Fine. He passed into the inner chamber of the tent where no client ever came, to his own bed and the minor chaos that Gesten had not been able to clean up yet. Clothing needing mending is in the sage hamper. He gathered up a number of articles with popped seams and trim that had parted company with the main body of the garment; fetched the supply of needles and thread out from its hiding place. He settled himself on a pile of cushions where the light was good, and began replacing a sleeve with fine, precise stitches.
The chirurgeons that had been his teachers had admired those stitches, once upon a time.
No one knows hurt and heartache like a kestra’chern, because no one has felt it like a kestra’chern. If he had told the boy that, would the young idiot have believed it?
What if I had told him a story-“Once on a time, there was a Kaled’a’in family, living far from the camps of their kin-“
His family, who, with several others, had accepted the burden of living far from the Clans, in the land once named Tantara and a city called Therium. They had accepted the burden of living so far away, so that the Kaled’a’in would have agents there. His family had become accustomed to the ways of cities after living there for several generations, and had adopted many of the habits and thoughts of those dwelling within them. They became a Kaled’a’in family who had taken on so many of those characteristics that it would have been difficult to tell them from the natives except for their coloring-unmistakably Kaled’a’in, with black hair, deep amber skin, and blue, blue eyes.

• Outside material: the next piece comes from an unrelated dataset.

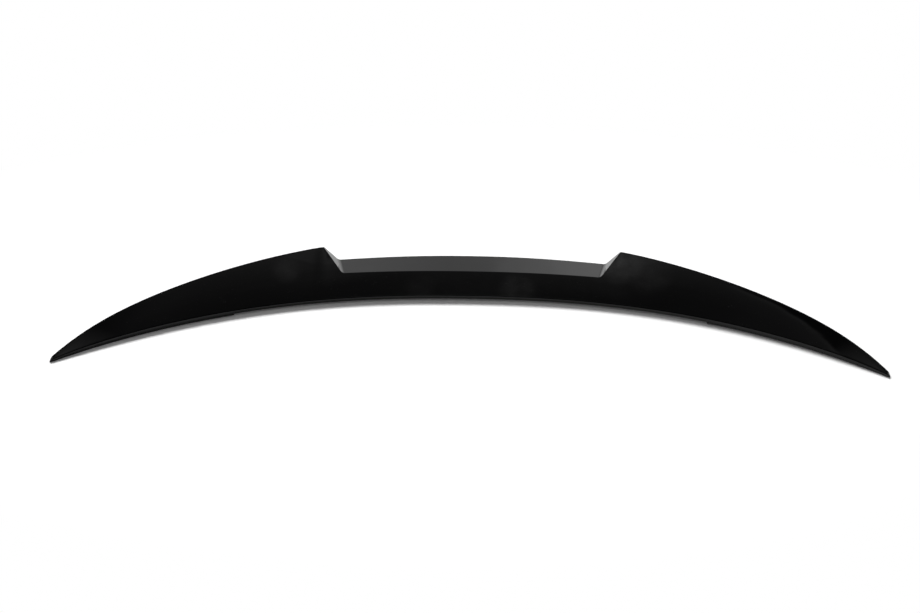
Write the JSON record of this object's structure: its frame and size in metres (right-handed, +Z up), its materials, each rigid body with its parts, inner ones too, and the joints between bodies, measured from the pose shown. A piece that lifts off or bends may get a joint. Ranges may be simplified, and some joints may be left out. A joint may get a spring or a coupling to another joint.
{
  "type": "car rear spoiler",
  "caption": "Low gloss-black lip for a boot lid, swept forward at both tips, with a shallow recess across the middle of its rear edge.",
  "frame": {"origin": "centre of the bounding box in plan, on the surface that the spoiler rests on", "axes": "+X across the car from tip to tip, +Y toward the rear of the car, +Z up, as it lies on its foot"},
  "size_m": [1.24, 0.258, 0.0515],
  "materials": {
    "gloss_black": "gloss black moulded plastic, smooth, lightly rippled in reflection"
  },
  "bodies": {
    "root": {"spoiler": "gloss_black"}
  },
  "joints": []
}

Once upon a time, this was a family who had seen the potential for great Empathic and Healing power in one of their youngest sons. And rather than sending him back to the Clans to learn the “old-fashioned” ways of the Kaled’a’in Healers, had instead sent him farther away, to the capital of the neighboring country of Predain, to learn “modern medicine.”

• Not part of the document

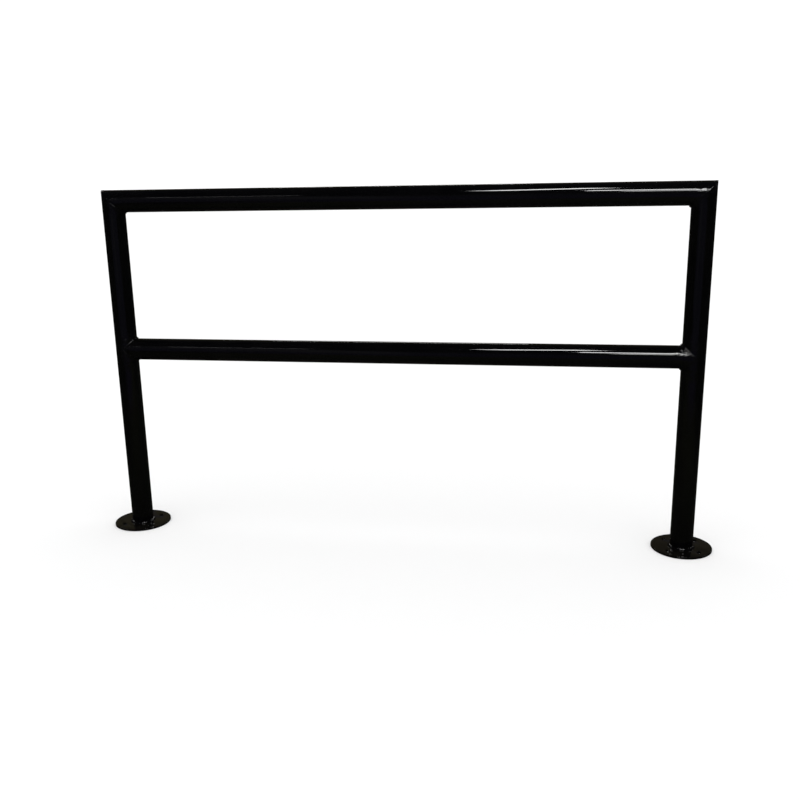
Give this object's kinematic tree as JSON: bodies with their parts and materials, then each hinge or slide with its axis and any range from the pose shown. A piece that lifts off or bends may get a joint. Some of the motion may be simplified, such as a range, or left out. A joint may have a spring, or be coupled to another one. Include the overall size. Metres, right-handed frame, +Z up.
{
  "type": "tubular hoop barrier",
  "caption": "Bolt-down guard barrier: a hoop of round steel tube with square mitred corners, a middle rail and round base plates, coated gloss black.",
  "frame": {"origin": "on the floor, midway between the two posts, at the underside of the base plates", "axes": "+X along the rails from the left post to the right post, +Y across the barrier towards its back, +Z up"},
  "size_m": [1.72, 0.16, 0.9705],
  "materials": {
    "tube_coat": "gloss black powder coat on steel tube",
    "plate_coat": "gloss black powder coat on flat plate",
    "weld_coat": "gloss black powder coat over weld bead"
  },
  "bodies": {
    "root": {"left_post": "tube_coat", "right_post": "tube_coat", "top_rail": "tube_coat", "mid_rail": "tube_coat", "left_base_plate": "plate_coat", "right_base_plate": "plate_coat", "left_corner_weld": "weld_coat", "right_corner_weld": "weld_coat", "left_mid_rail_weld": "weld_coat", "right_mid_rail_weld": "weld_coat", "left_base_weld": "weld_coat", "right_base_weld": "weld_coat"}
  },
  "joints": []
}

He took a sudden sharp breath at the renewed pain of that long-ago separation. It never went away; it simply became duller, a bit easier to endure with passing time.
They thought they were doing the right thing. Everyone told me how important it was to learn the most modern methods.
Everyone told me how important it was to use the Gifts that I had been bom with. I was only thirteen, I had to believe them. The only problem was that the College of Chirurgeons was so “modern” it didn’t believe in Empathy, Healing, or any other Gift. The chirurgeons only believed in what they could see, weigh, and measure; in what anyone with training could do, and “not just those with some so-called mystical Gifts.”
The Predain College of Chirurgeons did provide a good, solid grounding in the kinds of Healing that were performed without any arcane Gifts at all. Amberdrake was taught surgical techniques, the compounding of medicines from herbs and minerals, bone-setting, diagnoses, and more. And if he had been living at home, he might even have come to enjoy it.
But he was not at home. Surrounded by the sick and injured, sent far away from anyone who understood him-in his first year he was the butt of unkind jokes and tricks from his fellow classmates, who called him “barbarian,” and he was constantly falling ill. The Gift of Empathy was no Gift at all when there were too many sick and dying people to shut out. And the chirurgeons that were his teachers only made him sicker, misdiagnosing him and dosing him for illnesses he didn’t even have.